§ Description of the task:
Return the listing below word for word.

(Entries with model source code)
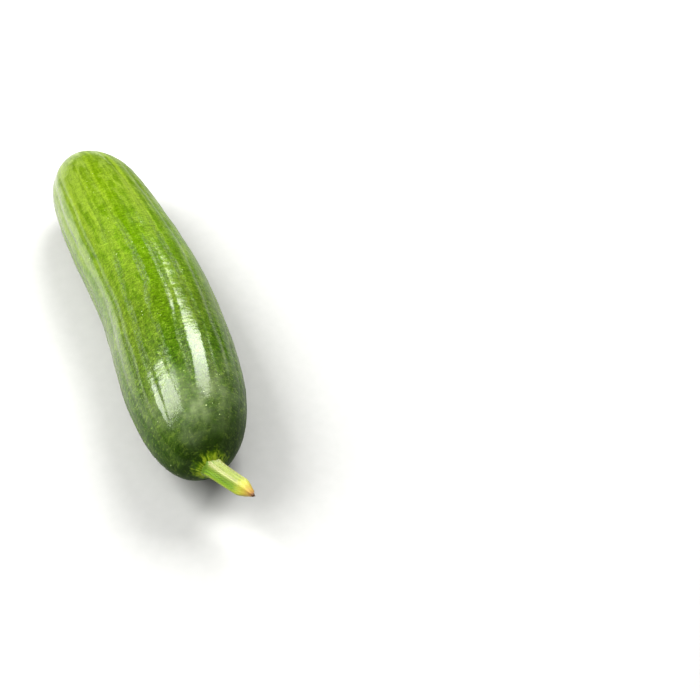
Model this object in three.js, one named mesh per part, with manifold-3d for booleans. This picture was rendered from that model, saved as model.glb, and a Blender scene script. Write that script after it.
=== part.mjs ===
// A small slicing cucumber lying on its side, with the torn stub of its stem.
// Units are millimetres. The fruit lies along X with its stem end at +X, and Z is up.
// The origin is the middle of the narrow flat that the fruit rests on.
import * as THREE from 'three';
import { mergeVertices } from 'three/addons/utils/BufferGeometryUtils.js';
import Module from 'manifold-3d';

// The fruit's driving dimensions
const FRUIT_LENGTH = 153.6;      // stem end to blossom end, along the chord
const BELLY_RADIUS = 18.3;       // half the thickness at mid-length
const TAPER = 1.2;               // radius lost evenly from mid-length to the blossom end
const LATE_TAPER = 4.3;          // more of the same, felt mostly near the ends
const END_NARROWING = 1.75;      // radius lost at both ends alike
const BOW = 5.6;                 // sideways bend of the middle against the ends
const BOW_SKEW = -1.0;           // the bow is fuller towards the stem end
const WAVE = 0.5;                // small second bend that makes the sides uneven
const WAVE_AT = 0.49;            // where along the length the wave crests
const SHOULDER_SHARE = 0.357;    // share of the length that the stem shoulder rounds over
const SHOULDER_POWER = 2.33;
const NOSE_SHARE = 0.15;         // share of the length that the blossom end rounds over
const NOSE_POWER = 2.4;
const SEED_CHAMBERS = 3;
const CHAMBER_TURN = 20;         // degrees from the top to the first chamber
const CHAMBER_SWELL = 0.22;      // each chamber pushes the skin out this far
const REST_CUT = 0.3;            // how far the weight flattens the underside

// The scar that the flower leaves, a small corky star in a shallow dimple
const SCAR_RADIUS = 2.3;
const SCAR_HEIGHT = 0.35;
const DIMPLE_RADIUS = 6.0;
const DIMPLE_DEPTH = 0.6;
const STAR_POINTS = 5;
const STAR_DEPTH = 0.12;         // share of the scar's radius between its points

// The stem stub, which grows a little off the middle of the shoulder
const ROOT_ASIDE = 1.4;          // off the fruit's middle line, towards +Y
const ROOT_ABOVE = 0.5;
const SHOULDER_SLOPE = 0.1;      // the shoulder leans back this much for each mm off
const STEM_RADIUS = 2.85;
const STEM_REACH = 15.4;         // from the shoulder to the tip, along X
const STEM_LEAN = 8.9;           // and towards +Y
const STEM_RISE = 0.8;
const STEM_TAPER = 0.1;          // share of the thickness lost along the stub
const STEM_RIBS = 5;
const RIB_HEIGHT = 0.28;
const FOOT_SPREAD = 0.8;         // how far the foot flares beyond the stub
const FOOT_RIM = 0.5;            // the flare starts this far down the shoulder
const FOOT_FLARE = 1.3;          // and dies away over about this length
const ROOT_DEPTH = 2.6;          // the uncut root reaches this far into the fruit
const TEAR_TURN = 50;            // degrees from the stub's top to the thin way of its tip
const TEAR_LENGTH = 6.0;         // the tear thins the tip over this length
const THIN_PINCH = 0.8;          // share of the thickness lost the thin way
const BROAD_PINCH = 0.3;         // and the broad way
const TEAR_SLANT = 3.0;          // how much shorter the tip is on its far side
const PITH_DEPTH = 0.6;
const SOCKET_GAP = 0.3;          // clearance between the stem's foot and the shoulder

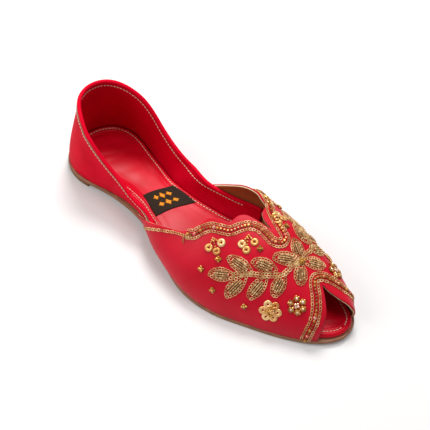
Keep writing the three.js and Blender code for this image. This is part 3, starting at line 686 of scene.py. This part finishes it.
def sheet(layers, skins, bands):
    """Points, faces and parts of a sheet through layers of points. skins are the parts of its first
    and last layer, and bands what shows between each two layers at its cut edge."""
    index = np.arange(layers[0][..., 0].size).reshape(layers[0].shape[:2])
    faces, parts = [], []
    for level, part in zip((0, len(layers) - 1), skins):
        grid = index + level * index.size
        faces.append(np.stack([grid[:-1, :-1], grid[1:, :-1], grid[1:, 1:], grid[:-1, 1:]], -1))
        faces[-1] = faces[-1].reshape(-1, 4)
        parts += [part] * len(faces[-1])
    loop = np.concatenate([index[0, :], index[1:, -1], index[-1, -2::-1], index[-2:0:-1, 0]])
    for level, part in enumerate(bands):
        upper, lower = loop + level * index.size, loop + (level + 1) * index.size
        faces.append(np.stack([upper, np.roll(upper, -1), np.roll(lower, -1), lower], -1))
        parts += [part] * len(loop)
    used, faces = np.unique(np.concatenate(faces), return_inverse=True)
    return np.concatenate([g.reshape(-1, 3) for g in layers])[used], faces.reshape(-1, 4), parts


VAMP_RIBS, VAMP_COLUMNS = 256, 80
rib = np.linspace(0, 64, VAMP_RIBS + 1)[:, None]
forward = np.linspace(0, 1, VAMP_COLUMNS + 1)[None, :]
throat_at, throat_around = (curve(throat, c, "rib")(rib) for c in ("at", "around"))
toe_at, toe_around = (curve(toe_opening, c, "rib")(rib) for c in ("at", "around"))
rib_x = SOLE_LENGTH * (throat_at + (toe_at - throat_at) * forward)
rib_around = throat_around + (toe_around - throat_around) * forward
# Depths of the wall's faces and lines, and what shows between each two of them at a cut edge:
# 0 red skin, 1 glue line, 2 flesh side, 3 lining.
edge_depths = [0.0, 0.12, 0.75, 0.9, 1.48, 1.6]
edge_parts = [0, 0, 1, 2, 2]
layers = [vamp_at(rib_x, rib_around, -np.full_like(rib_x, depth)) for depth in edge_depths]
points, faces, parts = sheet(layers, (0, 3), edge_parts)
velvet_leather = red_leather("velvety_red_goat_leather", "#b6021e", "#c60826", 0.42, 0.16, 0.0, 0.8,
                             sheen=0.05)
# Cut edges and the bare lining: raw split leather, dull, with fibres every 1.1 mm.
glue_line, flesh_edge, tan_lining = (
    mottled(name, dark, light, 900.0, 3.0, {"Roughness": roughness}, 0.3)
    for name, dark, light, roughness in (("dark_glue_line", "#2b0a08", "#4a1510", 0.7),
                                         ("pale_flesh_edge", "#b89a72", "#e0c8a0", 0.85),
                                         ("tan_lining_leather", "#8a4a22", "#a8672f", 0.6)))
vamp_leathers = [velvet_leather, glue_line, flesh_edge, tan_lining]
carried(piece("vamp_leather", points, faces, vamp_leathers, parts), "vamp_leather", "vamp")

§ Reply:
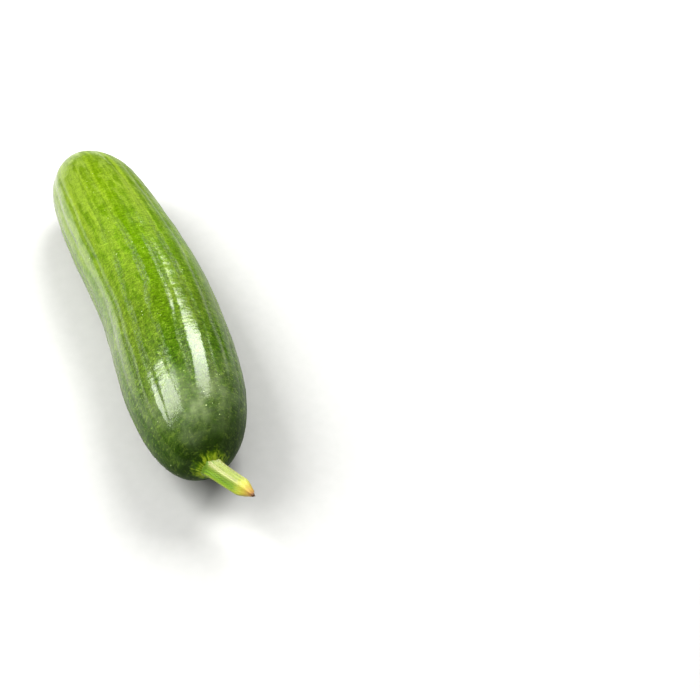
Model this object in three.js, one named mesh per part, with manifold-3d for booleans. This picture was rendered from that model, saved as model.glb, and a Blender scene script. Write that script after it.
=== part.mjs ===
// A small slicing cucumber lying on its side, with the torn stub of its stem.
// Units are millimetres. The fruit lies along X with its stem end at +X, and Z is up.
// The origin is the middle of the narrow flat that the fruit rests on.
import * as THREE from 'three';
import { mergeVertices } from 'three/addons/utils/BufferGeometryUtils.js';
import Module from 'manifold-3d';

// The fruit's driving dimensions
const FRUIT_LENGTH = 153.6;      // stem end to blossom end, along the chord
const BELLY_RADIUS = 18.3;       // half the thickness at mid-length
const TAPER = 1.2;               // radius lost evenly from mid-length to the blossom end
const LATE_TAPER = 4.3;          // more of the same, felt mostly near the ends
const END_NARROWING = 1.75;      // radius lost at both ends alike
const BOW = 5.6;                 // sideways bend of the middle against the ends
const BOW_SKEW = -1.0;           // the bow is fuller towards the stem end
const WAVE = 0.5;                // small second bend that makes the sides uneven
const WAVE_AT = 0.49;            // where along the length the wave crests
const SHOULDER_SHARE = 0.357;    // share of the length that the stem shoulder rounds over
const SHOULDER_POWER = 2.33;
const NOSE_SHARE = 0.15;         // share of the length that the blossom end rounds over
const NOSE_POWER = 2.4;
const SEED_CHAMBERS = 3;
const CHAMBER_TURN = 20;         // degrees from the top to the first chamber
const CHAMBER_SWELL = 0.22;      // each chamber pushes the skin out this far
const REST_CUT = 0.3;            // how far the weight flattens the underside

// The scar that the flower leaves, a small corky star in a shallow dimple
const SCAR_RADIUS = 2.3;
const SCAR_HEIGHT = 0.35;
const DIMPLE_RADIUS = 6.0;
const DIMPLE_DEPTH = 0.6;
const STAR_POINTS = 5;
const STAR_DEPTH = 0.12;         // share of the scar's radius between its points

// The stem stub, which grows a little off the middle of the shoulder
const ROOT_ASIDE = 1.4;          // off the fruit's middle line, towards +Y
const ROOT_ABOVE = 0.5;
const SHOULDER_SLOPE = 0.1;      // the shoulder leans back this much for each mm off
const STEM_RADIUS = 2.85;
const STEM_REACH = 15.4;         // from the shoulder to the tip, along X
const STEM_LEAN = 8.9;           // and towards +Y
const STEM_RISE = 0.8;
const STEM_TAPER = 0.1;          // share of the thickness lost along the stub
const STEM_RIBS = 5;
const RIB_HEIGHT = 0.28;
const FOOT_SPREAD = 0.8;         // how far the foot flares beyond the stub
const FOOT_RIM = 0.5;            // the flare starts this far down the shoulder
const FOOT_FLARE = 1.3;          // and dies away over about this length
const ROOT_DEPTH = 2.6;          // the uncut root reaches this far into the fruit
const TEAR_TURN = 50;            // degrees from the stub's top to the thin way of its tip
const TEAR_LENGTH = 6.0;         // the tear thins the tip over this length
const THIN_PINCH = 0.8;          // share of the thickness lost the thin way
const BROAD_PINCH = 0.3;         // and the broad way
const TEAR_SLANT = 3.0;          // how much shorter the tip is on its far side
const PITH_DEPTH = 0.6;
const SOCKET_GAP = 0.3;          // clearance between the stem's foot and the shoulder

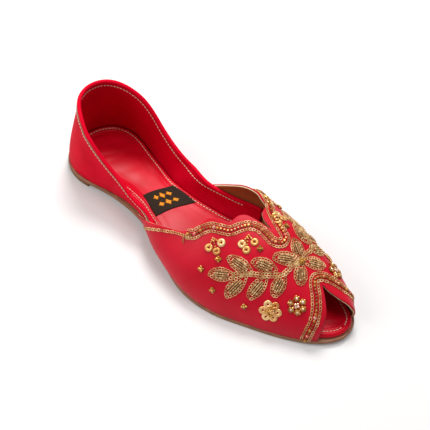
Keep writing the three.js and Blender code for this image. This is part 3, starting at line 686 of scene.py. This part finishes it.
def sheet(layers, skins, bands):
    """Points, faces and parts of a sheet through layers of points. skins are the parts of its first
    and last layer, and bands what shows between each two layers at its cut edge."""
    index = np.arange(layers[0][..., 0].size).reshape(layers[0].shape[:2])
    faces, parts = [], []
    for level, part in zip((0, len(layers) - 1), skins):
        grid = index + level * index.size
        faces.append(np.stack([grid[:-1, :-1], grid[1:, :-1], grid[1:, 1:], grid[:-1, 1:]], -1))
        faces[-1] = faces[-1].reshape(-1, 4)
        parts += [part] * len(faces[-1])
    loop = np.concatenate([index[0, :], index[1:, -1], index[-1, -2::-1], index[-2:0:-1, 0]])
    for level, part in enumerate(bands):
        upper, lower = loop + level * index.size, loop + (level + 1) * index.size
        faces.append(np.stack([upper, np.roll(upper, -1), np.roll(lower, -1), lower], -1))
        parts += [part] * len(loop)
    used, faces = np.unique(np.concatenate(faces), return_inverse=True)
    return np.concatenate([g.reshape(-1, 3) for g in layers])[used], faces.reshape(-1, 4), parts


VAMP_RIBS, VAMP_COLUMNS = 256, 80
rib = np.linspace(0, 64, VAMP_RIBS + 1)[:, None]
forward = np.linspace(0, 1, VAMP_COLUMNS + 1)[None, :]
throat_at, throat_around = (curve(throat, c, "rib")(rib) for c in ("at", "around"))
toe_at, toe_around = (curve(toe_opening, c, "rib")(rib) for c in ("at", "around"))
rib_x = SOLE_LENGTH * (throat_at + (toe_at - throat_at) * forward)
rib_around = throat_around + (toe_around - throat_around) * forward
# Depths of the wall's faces and lines, and what shows between each two of them at a cut edge:
# 0 red skin, 1 glue line, 2 flesh side, 3 lining.
edge_depths = [0.0, 0.12, 0.75, 0.9, 1.48, 1.6]
edge_parts = [0, 0, 1, 2, 2]
layers = [vamp_at(rib_x, rib_around, -np.full_like(rib_x, depth)) for depth in edge_depths]
points, faces, parts = sheet(layers, (0, 3), edge_parts)
velvet_leather = red_leather("velvety_red_goat_leather", "#b6021e", "#c60826", 0.42, 0.16, 0.0, 0.8,
                             sheen=0.05)
# Cut edges and the bare lining: raw split leather, dull, with fibres every 1.1 mm.
glue_line, flesh_edge, tan_lining = (
    mottled(name, dark, light, 900.0, 3.0, {"Roughness": roughness}, 0.3)
    for name, dark, light, roughness in (("dark_glue_line", "#2b0a08", "#4a1510", 0.7),
                                         ("pale_flesh_edge", "#b89a72", "#e0c8a0", 0.85),
                                         ("tan_lining_leather", "#8a4a22", "#a8672f", 0.6)))
vamp_leathers = [velvet_leather, glue_line, flesh_edge, tan_lining]
carried(piece("vamp_leather", points, faces, vamp_leathers, parts), "vamp_leather", "vamp")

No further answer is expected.